* Instructions to follow *
Copy each line below in which the word "finishes" occurs.

•••••

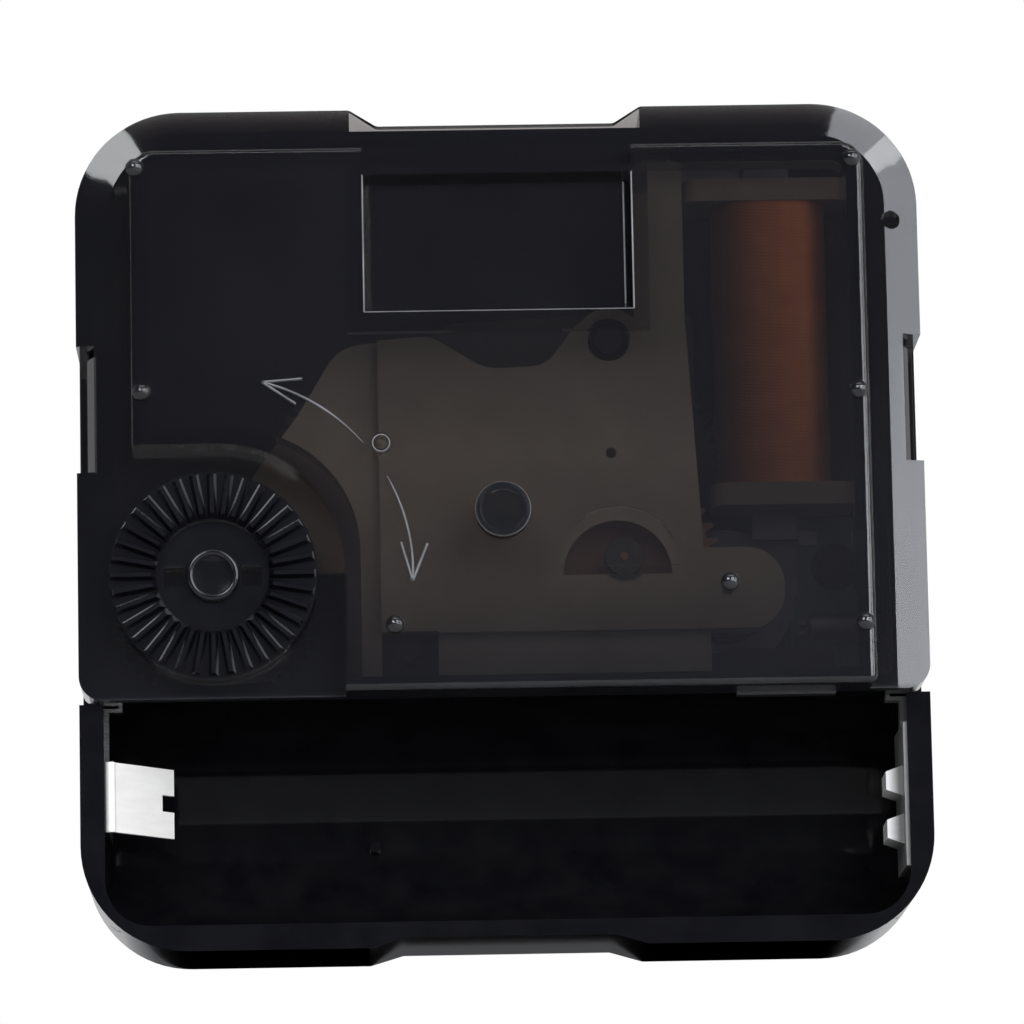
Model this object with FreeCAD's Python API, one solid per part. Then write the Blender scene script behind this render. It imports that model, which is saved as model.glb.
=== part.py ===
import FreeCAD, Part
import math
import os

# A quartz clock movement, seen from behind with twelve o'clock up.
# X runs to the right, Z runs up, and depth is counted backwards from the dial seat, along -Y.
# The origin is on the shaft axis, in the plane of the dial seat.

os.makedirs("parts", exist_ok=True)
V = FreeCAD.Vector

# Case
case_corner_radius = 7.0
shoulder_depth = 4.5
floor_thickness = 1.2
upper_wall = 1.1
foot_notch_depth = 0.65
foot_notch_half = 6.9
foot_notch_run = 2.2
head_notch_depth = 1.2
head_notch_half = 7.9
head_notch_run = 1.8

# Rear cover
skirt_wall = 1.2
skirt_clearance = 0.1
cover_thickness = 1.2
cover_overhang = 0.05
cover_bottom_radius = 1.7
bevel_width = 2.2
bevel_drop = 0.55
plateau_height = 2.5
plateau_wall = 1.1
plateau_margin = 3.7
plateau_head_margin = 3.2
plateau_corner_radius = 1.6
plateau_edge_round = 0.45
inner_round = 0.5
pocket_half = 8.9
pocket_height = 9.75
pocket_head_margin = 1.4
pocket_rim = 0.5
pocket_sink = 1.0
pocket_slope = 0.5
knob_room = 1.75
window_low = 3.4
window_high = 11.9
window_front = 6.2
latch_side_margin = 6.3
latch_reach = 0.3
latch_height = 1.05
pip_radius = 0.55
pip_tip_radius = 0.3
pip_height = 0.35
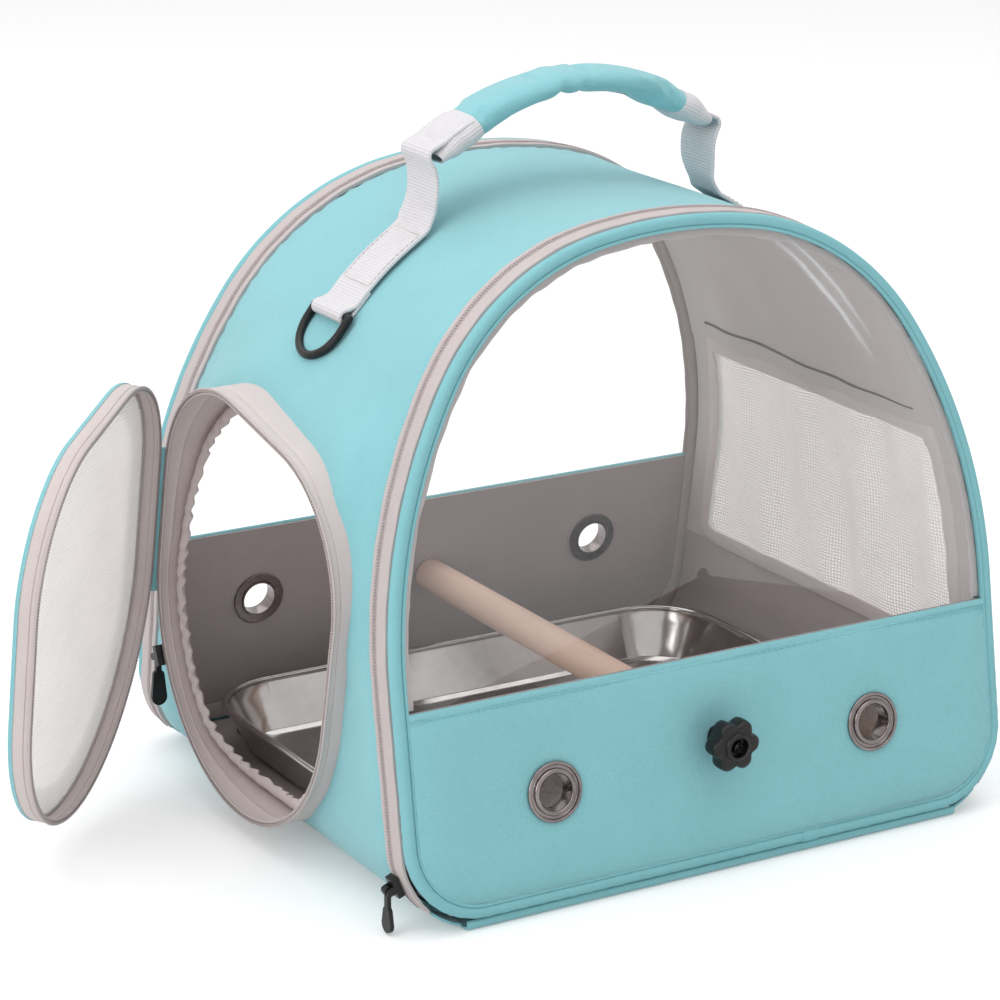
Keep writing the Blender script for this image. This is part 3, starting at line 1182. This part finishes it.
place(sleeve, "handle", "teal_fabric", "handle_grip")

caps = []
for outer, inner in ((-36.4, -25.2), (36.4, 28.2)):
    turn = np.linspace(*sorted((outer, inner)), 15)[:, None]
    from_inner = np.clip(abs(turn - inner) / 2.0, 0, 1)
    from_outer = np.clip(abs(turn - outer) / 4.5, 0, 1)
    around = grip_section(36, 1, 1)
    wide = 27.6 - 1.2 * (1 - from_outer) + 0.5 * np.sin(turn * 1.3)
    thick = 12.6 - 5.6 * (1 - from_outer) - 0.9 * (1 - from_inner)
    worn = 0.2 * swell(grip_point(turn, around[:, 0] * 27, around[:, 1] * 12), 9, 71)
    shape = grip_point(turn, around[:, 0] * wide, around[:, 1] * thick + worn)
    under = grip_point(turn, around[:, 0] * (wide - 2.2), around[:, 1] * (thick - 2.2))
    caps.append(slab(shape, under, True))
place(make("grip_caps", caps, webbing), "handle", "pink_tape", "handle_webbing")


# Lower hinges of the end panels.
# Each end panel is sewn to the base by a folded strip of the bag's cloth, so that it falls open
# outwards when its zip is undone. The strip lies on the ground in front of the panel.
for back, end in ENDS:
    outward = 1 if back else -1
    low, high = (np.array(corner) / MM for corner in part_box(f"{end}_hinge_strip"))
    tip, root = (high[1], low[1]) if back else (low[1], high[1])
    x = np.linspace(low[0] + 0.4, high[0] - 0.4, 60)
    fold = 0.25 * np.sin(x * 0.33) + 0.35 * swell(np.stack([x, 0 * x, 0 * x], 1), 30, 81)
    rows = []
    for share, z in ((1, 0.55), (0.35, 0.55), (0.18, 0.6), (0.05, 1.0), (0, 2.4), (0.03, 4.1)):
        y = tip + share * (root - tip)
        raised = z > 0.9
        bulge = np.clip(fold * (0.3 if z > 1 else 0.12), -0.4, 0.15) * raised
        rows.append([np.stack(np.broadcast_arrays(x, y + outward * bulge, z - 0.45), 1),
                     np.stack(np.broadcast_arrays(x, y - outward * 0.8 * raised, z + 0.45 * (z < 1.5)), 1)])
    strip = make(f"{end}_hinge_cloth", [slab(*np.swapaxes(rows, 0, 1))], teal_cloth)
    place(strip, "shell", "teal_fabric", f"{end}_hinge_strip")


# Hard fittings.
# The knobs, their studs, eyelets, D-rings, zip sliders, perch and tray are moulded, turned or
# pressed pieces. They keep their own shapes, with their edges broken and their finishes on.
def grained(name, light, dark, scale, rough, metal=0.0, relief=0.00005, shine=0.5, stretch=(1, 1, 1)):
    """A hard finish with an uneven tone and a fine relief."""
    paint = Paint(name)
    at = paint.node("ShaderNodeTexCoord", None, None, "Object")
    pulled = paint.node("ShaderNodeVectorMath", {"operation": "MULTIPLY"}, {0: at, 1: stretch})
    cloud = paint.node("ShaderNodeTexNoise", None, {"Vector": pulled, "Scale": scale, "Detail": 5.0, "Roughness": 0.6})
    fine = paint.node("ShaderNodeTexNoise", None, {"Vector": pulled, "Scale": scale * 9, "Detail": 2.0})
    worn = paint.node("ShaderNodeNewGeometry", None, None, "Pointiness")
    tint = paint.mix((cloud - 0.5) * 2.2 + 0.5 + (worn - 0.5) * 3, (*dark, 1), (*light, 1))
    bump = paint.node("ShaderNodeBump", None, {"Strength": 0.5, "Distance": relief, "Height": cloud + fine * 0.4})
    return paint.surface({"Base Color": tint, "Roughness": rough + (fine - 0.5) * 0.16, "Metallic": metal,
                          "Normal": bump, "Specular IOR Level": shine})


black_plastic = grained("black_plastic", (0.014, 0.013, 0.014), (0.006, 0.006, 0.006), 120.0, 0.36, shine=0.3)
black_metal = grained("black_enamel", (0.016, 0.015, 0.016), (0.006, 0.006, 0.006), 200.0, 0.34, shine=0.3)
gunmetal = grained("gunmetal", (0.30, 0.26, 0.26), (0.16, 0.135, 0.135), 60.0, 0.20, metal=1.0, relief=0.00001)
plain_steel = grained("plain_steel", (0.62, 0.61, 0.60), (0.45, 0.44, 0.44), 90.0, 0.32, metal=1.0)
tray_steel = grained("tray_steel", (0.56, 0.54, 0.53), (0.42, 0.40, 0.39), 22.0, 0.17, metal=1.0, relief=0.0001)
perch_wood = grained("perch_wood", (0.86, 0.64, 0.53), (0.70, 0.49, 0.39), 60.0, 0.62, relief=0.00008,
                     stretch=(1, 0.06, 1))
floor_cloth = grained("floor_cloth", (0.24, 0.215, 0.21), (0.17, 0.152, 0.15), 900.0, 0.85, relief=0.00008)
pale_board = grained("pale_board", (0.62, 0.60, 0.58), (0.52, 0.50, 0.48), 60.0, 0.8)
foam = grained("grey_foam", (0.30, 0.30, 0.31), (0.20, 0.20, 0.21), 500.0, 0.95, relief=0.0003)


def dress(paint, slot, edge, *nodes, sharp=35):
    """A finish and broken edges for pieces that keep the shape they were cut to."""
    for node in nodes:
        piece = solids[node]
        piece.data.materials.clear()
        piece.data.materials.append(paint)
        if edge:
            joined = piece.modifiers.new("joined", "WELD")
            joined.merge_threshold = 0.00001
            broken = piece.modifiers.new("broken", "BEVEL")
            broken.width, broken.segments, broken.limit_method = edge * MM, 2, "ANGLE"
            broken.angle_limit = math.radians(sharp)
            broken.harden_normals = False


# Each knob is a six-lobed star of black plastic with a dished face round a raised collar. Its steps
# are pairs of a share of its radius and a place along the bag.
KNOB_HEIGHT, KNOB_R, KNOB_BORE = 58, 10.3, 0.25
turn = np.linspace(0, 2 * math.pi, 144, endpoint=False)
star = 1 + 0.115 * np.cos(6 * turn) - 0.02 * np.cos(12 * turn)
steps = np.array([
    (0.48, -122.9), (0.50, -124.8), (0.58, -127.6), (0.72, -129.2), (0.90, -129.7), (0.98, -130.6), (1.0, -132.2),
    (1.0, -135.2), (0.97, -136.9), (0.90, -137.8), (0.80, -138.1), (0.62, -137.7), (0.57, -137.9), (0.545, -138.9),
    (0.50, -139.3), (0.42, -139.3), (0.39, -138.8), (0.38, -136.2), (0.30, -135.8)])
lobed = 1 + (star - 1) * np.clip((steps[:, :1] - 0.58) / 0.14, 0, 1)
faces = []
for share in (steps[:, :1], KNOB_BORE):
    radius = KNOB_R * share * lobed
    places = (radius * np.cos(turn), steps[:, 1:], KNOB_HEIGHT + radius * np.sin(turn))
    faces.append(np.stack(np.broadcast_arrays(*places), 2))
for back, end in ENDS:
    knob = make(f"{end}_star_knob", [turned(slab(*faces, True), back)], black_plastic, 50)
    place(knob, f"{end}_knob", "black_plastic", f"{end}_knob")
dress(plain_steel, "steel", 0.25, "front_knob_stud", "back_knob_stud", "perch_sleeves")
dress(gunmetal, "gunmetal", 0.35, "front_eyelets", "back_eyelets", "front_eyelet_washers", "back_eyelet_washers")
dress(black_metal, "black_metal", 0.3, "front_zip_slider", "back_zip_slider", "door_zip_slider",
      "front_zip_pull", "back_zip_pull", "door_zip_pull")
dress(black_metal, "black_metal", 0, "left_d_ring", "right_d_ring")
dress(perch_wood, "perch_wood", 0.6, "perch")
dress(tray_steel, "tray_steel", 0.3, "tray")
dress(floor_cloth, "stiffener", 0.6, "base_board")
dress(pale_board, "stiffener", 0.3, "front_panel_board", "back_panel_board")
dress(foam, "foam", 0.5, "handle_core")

•••••

* Answer in full *
Keep writing the Blender script for this image. This is part 3, starting at line 1182. This part finishes it.
# pressed pieces. They keep their own shapes, with their edges broken and their finishes on.